Founded in 2018 by creative director Jesmine Davids, Rebirth SA has emerged from the streets of Johannesburg to carve out a distinct space in South African fashion, where sustainability, reinvention and self-expression collide. What began as a project to support Davids through her final year at university has grown into a full-fledged streetwear brand with a conscience, and a mission to challenge the fashion status quo.
Reinvention as Ethos

At its heart, Rebirth SA isn’t just about new clothes. It’s about transformation. The very name signals a rebirth: stepping out of the expected, shedding wasteful consumption, and embracing clothing that tells a story. “Rebirth means being both original and yourself,” Davids explains — a philosophy rooted in identity, resilience and authenticity.
Denim is her material of choice, not by accident but by conviction. Recognising denim’s heavy environmental footprint, Davids turns to preloved jeans and discarded garments, disassembling them and re-imagining them into new forms. The result is fresh, street-ready pieces imbued with history and renewed purpose.
Rebirth SA does not chase seasonal trends. Rather, it creates unisex, season-less silhouettes — oversized streetwear, customised fits, and timeless cuts that defy fast-fashion’s throwaway culture.
Sustainability as Design Principle

For Rebirth SA, sustainability is not a slogan but a practice woven into every step — from sourcing to final stitch. Fabrics come from thrifted, donated denim and waste textiles. Trims are rescued from older garments: buttons, zips, offcuts. The brand avoids harsh chemical dyes, favouring natural dyes such as those derived from fruits and vegetables.
Production is deliberately slow and local — each piece is handcrafted, often in small batches, to reduce waste and honour quality over quantity.

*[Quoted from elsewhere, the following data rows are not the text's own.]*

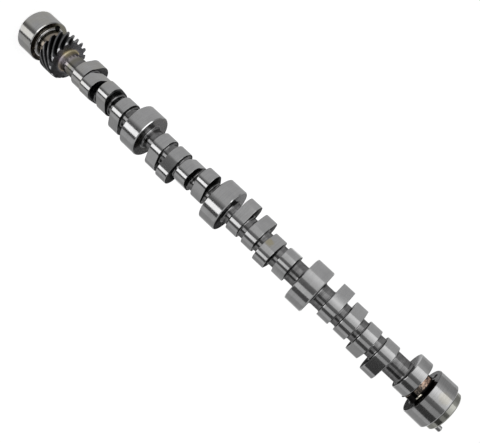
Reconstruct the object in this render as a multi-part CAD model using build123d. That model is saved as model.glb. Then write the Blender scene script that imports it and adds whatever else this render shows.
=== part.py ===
from build123d import *

import os
from math import acos, asin, atan, cos, degrees, pi, radians, sin, tan

# Roller camshaft of an overhead-valve V8: one piece of ground steel with five bearing journals,
# a lobe for every valve, an eccentric for the fuel pump and a helical gear for the distributor,
# and the dowel that is pressed into its front face to carry the timing sprocket.
#
# Units are millimetres and degrees. The origin is the centre of the flat rear end face, +Z runs
# along the shaft to the timing end, and +X points from the axis to the dowel. Angles about the
# axis are counter-clockwise seen from the timing end, from +X. The shaft turns clockwise there.

# ---- engine layout
bore_spacing = 111.76  # 4.400 in from one cylinder to the next in a bank
bank_stagger = 19.9  # the odd bank of cylinders sits this much further forward
intake_lobe_offset = 17.65  # from the middle of a cylinder to its intake lobe
exhaust_lobe_offset = 22.05  # from the middle of a cylinder to its exhaust lobe
lifter_bank_angle = 82.0  # between the two rows of lifters
firing_order = (1, 8, 4, 3, 6, 5, 7, 2)
vertical_angle = -90.0  # the side of the shaft that is uppermost as cylinder 1 fires

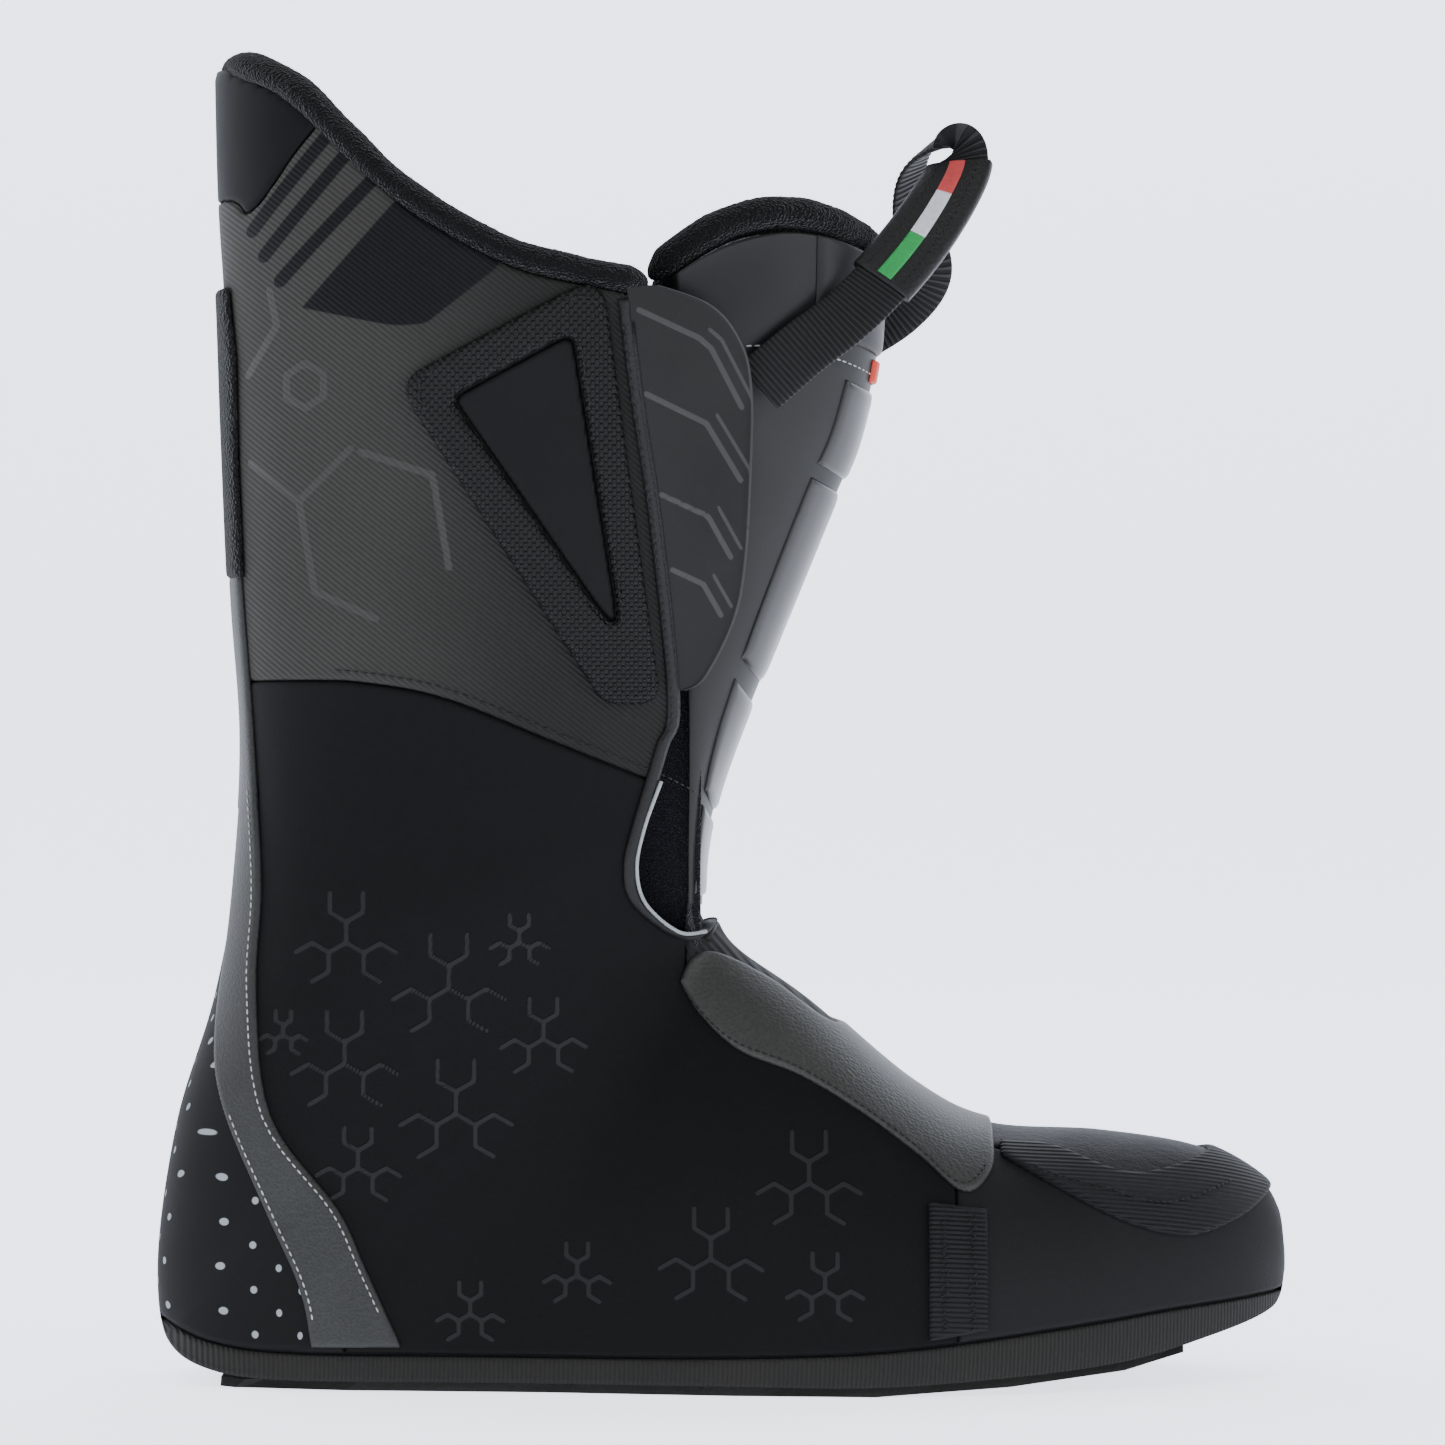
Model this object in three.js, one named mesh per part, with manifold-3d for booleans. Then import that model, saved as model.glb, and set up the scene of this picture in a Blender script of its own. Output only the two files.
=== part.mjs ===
// The removable inner boot (liner) of a right alpine ski boot: a padded sock with a tall cuff, a hinged tongue with a
// webbing pull loop, two springy front flaps and a sewn-on sole. Millimetres, +X to the toe, +Z up, -Y the outer side.
import * as THREE from "three";
import { mergeVertices } from "three/addons/utils/BufferGeometryUtils.js";
import Module from "manifold-3d";

const wasm = await Module();
wasm.setup();

// ---------------------------------------------------------------- driving dimensions
const LENGTH = 290; // heel to toe
const HEIGHT = 338; // floor to the top of the cuff
const FOREFOOT_WIDTH = 102; // across the ball of the foot
const HEEL_WIDTH = 72; // across the heel
const ANKLE_WIDTH = 84; // across the ankle bones
const CUFF_WIDTH = 112; // across the calf, at the collar
const TOE_SHIFT = 8; // the big toe lies this far to the inner side
const GAP = 0.3; // between neighbours
const SEAM = 0.4; // between two panels of one layer
const SKIN = 1.2; // laminated outer fabric
const OVERLAY = 1.2; // straps, tapes and facings sewn on top of it
const PADDING_TOE = 1.6; // foam over the toes
const PADDING_CUFF = 6.0; // foam round the heel and calf
const LINING = 1.0; // brushed inner lining
const COUNTER = 1.4; // stiffener sheets moulded into the foam
const SPINE_PATCH = 2.2; // hook-and-loop pile strip down the spine
const BRACE_FRAME = 2.2; // moulded triangular frame
const BRACE_WINDOW = 1.0; // its recessed middle
const SOLE_PAD = 2.2; // non-slip pad under the sole
const RAND = 1.2; // tray that wraps the sole
const BOARD = 3.0; // lasting board
const FOOTBED = 4.0; // removable insole
const COLLAR_HEIGHT = 7.5; // plush roll round the top edge
const COLLAR_OVER = 0.6; // how far it stands proud of the wall on each side
const FLAP = 1.3; // front flap sheet
const FLAP_CLEARANCE = 4.6; // tongue to flap, room for the webbing between them
const TONGUE_TOP_HALF = 38; // half the tongue's width at its top
const TONGUE_FOOT_HALF = 18; // and at its foot
const TONGUE_SHELL = 1.2;
const TONGUE_PADDING = 6.5;
const TONGUE_PAD = 1.0; // raised pads down its front
const TONGUE_COLLAR = 9.5; // thickness of the plush roll over its top
const WEBBING_WIDTH = 15;
const WEBBING = 1.6;
const GRIP = 0.9; // synthetic leather sewn round the webbing
const STRIPE_WIDTH = 4;
const STRIPE = 0.5;

const WALL = SKIN + GAP + PADDING_CUFF + GAP + LINING; // the whole cuff wall
const BOARD_TOP = RAND + GAP + BOARD; // heights above the underside of the form
const FOOTBED_TOP = BOARD_TOP + GAP + FOOTBED;

// ---------------------------------------------------------------- side view
// Outlines are drawn for a boot 290 long and 338 high, and stretched to the sizes above.
const DRAWN = { length: 290, height: 338 };
const BEYOND = 200; // farther out than any part of the boot, for cutters
const SOLE_DRAWN = 2.5; // drawn height of the form's underside
const at = (x, z) =>
  new THREE.Vector2(
    (x * LENGTH) / DRAWN.length,
    SOLE_PAD + GAP + ((z - SOLE_DRAWN) * HEIGHT) / DRAWN.height,
  );
const outline = (list) => list.map(([x, z]) => at(x, z));

// A smooth curve through points of the side view.
function smooth(list, perPoint = 3) {
  const curve = new THREE.SplineCurve(outline(list));
  return curve.getPoints(perPoint * (list.length - 1));
}

// A polygon with its corners rounded to a radius.
function rounded(points, radius, steps = 4) {
  return points.flatMap((corner, i) => {
    const before = points[(i + points.length - 1) % points.length].clone().sub(corner);
    const after = points[(i + 1) % points.length].clone().sub(corner);
    const angle = Math.acos(before.clone().normalize().dot(after.clone().normalize())) / 2;
    const back = Math.min(radius / Math.tan(angle), before.length() / 2.2, after.length() / 2.2);
    const start = corner.clone().add(before.setLength(back));
    const end = corner.clone().add(after.setLength(back));
    return new THREE.QuadraticBezierCurve(start, corner, end).getPoints(steps);
  });
}

// ---------------------------------------------------------------- solids
// A closed geometry as a manifold-3d solid, with doubled corners merged, empty triangles dropped and faces outward.
function solid(geometry) {
  for (const name of Object.keys(geometry.attributes)) if (name !== "position") geometry.deleteAttribute(name);
  const merged = mergeVertices(geometry, 1e-4);
  const kept = [];
  const index = merged.index.array;
  for (let i = 0; i < index.length; i += 3) {
    const [a, b, c] = [index[i], index[i + 1], index[i + 2]];
    if (a !== b && b !== c && c !== a) kept.push(a, b, c);
  }
  const build = () =>
    new wasm.Manifold(
      new wasm.Mesh({
        numProp: 3,
        vertProperties: new Float32Array(merged.attributes.position.array),
        triVerts: new Uint32Array(kept),
      }),
    );
  const found = build();
  if (found.volume() > 0) return found;
  for (let i = 0; i < kept.length; i += 3) [kept[i + 1], kept[i + 2]] = [kept[i + 2], kept[i + 1]];
  return build();
}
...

This commitment resonates not only with environmentally conscious consumers, but with anyone who sees clothes as memories, stories, and expressions of identity rather than disposable commodities.
Streetwear Meets Soul, Heritage & Community

Rebirth SA’s aesthetic isn’t purely utilitarian. Each collection is steeped in personal and cultural significance. The AW23 “Coffee” collection, for instance, drew inspiration from the streets, youth sport like soccer, and Davids’s own Muslim and Khoisan roots. Paisley motifs — drawn from Quranic mosaics and traditional doek patterns — meet earthy coffee-dyed palettes of cream, sand, brown and black.
In these garments, streetwear becomes more than a style: it becomes heritage, history, community and conversation. Rebirth SA clothes are made for the street, but they carry the weight and beauty of identity, memory and reinvention.
From Thrift Bags to Runway: Recognition & Reach

What started from humble beginnings — collecting donation bags and reworking wardrobes — has earned Rebirth SA a place on the runway circuit. The brand has shown at South African Fashion Week, presenting collections that draw attention not just for their aesthetics, but for their ethical backbone.
Industry recognition continues to follow, with Rebirth SA often highlighted as one of the upcycling brands reshaping how South Africa thinks about fashion waste.
Why Rebirth SA Matters

• Circular by design: instead of consuming new materials and contributing to waste, Rebirth SA gives clothes a second — or third — life, proving style doesn’t need virgin fabric.
• Unisex, inclusive, and seasonless: by relying on timeless cuts and oversized fits, the brand rejects narrow categories and fast cycles, favouring longevity and accessibility.
• Cultural and personal storytelling: through natural dyes, heritage motifs, and silhouettes inspired by the street, clothing becomes a medium for identity.
• Local upliftment, global message: in a world grappling with consumption and ecological crisis, Rebirth SA shows that fashion can be conscious, meaningful and rooted in community.
Rebirth SA isn’t just producing garments. It’s breathing new life into what’s discarded, reimagining identity, and building a bridge between streetwear and sustainability. In a landscape still fixated on trends and volume, Rebirth SA reminds us that what we wear can have soul, history and intention.
If fashion is about identities — personal, cultural, social — then Rebirth SA is doing more than stitching fabric together. It’s stitching stories, second chances, and a thoughtful future.